#### What the exercise asks:
Locate every line in the material below that has the word "saved". Copy each of those lines.

#### Extracted information:
+---+
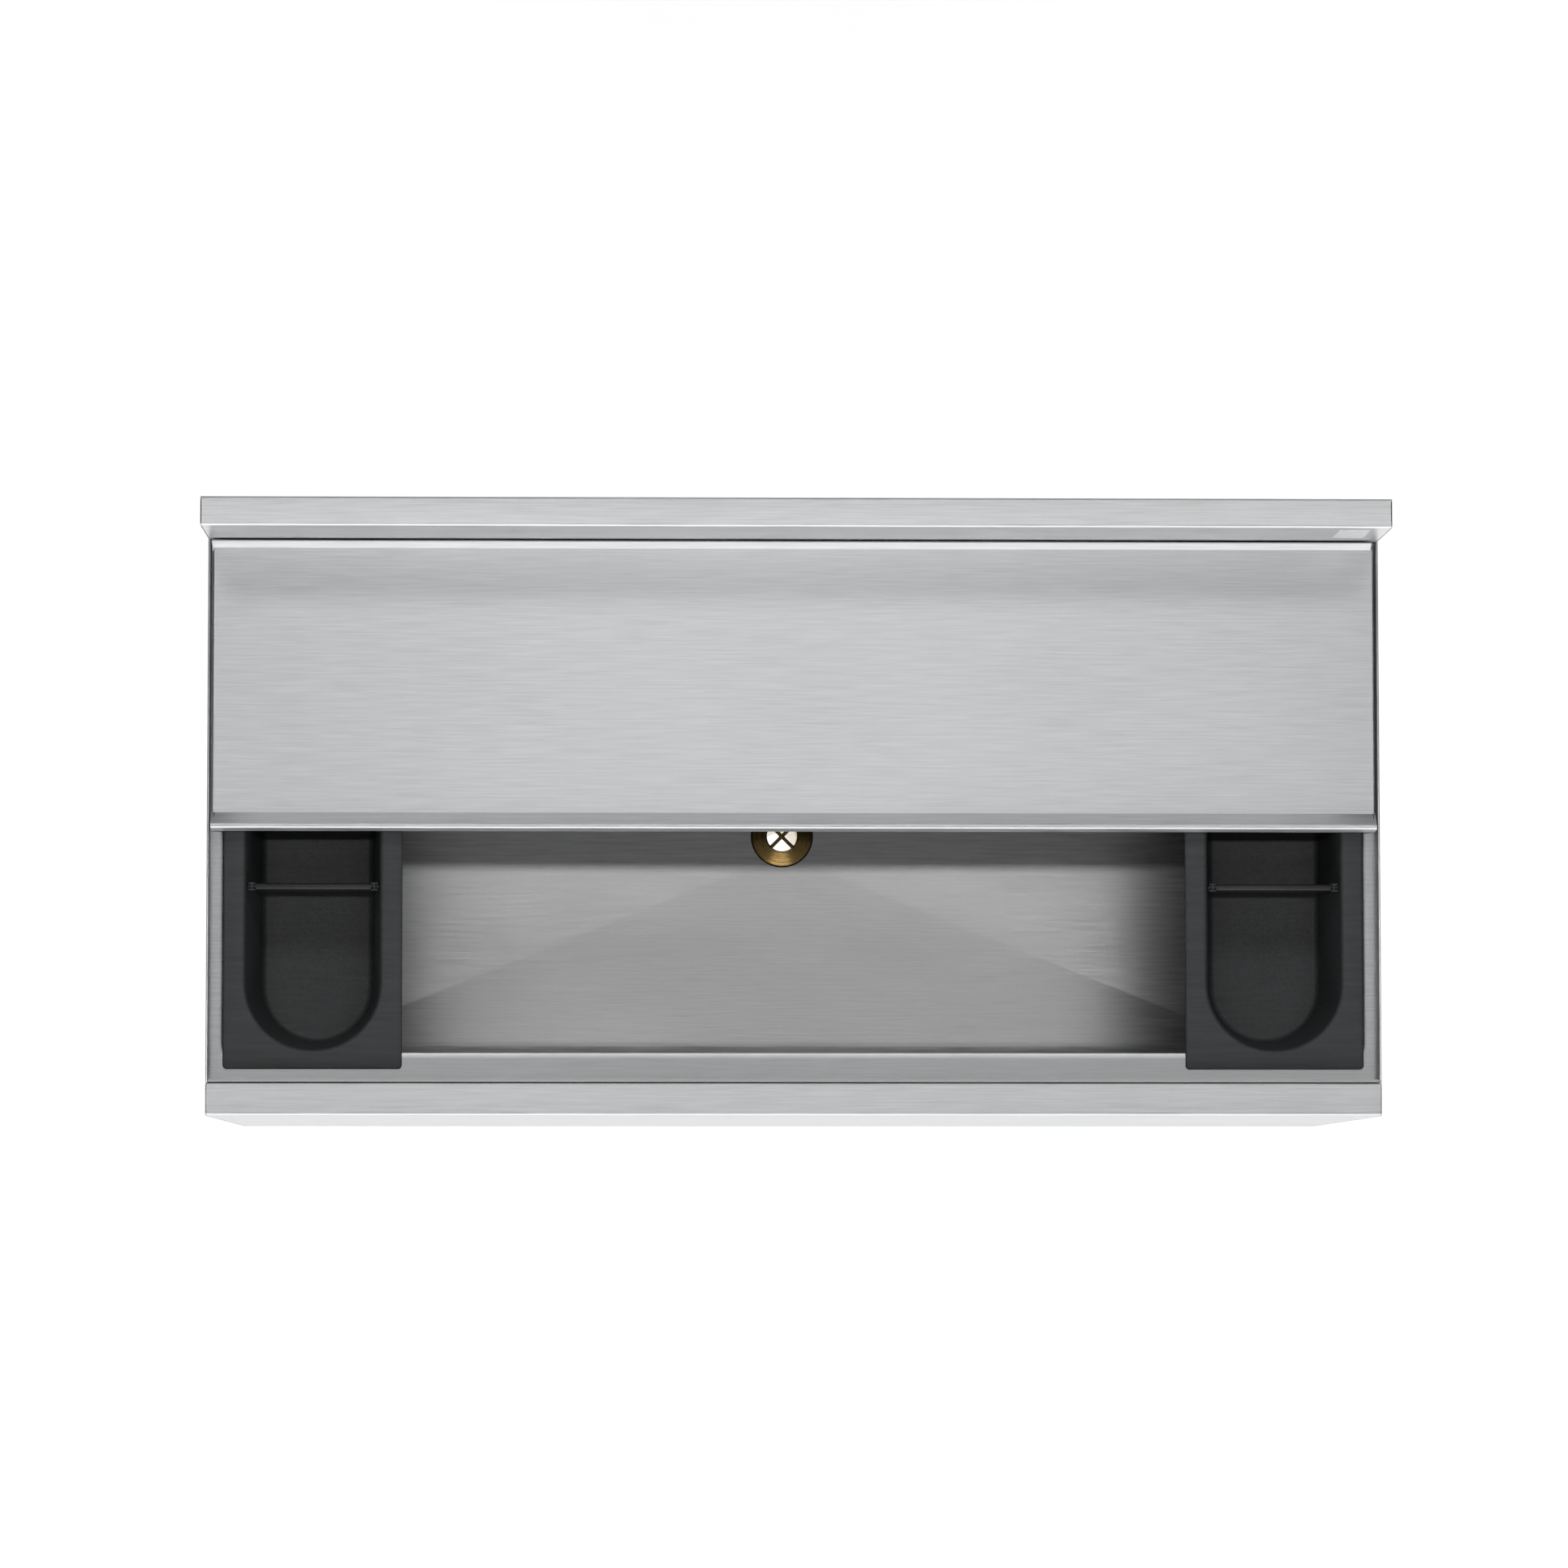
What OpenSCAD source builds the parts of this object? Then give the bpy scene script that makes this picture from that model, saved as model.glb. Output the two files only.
+---+
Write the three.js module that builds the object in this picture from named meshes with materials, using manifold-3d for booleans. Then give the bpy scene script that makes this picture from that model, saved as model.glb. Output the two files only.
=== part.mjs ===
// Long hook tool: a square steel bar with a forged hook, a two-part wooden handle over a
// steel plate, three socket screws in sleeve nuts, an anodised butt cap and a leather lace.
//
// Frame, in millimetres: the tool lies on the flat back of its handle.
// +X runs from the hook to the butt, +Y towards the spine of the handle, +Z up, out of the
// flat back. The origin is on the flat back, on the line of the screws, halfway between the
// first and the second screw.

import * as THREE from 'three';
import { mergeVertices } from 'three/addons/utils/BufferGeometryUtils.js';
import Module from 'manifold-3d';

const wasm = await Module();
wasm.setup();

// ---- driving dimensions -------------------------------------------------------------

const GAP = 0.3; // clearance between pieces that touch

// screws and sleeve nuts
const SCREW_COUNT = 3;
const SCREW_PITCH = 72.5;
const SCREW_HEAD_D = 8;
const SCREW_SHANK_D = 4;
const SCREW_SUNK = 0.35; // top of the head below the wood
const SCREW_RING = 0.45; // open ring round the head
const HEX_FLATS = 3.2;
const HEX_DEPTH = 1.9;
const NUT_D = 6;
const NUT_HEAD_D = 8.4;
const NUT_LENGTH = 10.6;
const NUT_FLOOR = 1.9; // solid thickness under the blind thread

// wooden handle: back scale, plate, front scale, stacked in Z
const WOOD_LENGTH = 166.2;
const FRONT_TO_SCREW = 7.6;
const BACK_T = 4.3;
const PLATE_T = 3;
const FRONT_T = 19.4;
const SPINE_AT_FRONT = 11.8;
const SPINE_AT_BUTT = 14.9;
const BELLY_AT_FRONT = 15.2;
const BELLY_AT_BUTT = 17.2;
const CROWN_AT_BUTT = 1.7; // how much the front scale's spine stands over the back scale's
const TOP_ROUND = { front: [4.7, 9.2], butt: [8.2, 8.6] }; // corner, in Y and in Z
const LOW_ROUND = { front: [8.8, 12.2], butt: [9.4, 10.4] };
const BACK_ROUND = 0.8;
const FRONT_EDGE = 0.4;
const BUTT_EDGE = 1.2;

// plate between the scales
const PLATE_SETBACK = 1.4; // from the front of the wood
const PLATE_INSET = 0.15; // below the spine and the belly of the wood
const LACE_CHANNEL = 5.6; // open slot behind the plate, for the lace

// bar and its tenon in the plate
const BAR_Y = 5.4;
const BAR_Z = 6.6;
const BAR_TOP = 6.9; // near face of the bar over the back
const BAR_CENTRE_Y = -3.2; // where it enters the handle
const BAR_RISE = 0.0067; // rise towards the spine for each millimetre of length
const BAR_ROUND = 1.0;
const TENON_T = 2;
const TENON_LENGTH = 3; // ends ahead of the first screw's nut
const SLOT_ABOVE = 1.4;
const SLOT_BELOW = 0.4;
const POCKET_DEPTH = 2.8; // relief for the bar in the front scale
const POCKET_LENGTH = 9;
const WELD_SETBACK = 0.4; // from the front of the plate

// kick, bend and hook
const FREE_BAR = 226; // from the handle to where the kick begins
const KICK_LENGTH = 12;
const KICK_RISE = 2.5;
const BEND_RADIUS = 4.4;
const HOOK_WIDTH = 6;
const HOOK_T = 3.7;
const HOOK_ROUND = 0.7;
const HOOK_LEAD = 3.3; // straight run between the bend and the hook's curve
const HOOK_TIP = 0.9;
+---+
#### Solution below:
What OpenSCAD source builds the parts of this object? Then give the bpy scene script that makes this picture from that model, saved as model.glb. Output the two files only.
Write the three.js module that builds the object in this picture from named meshes with materials, using manifold-3d for booleans. Then give the bpy scene script that makes this picture from that model, saved as model.glb. Output the two files only.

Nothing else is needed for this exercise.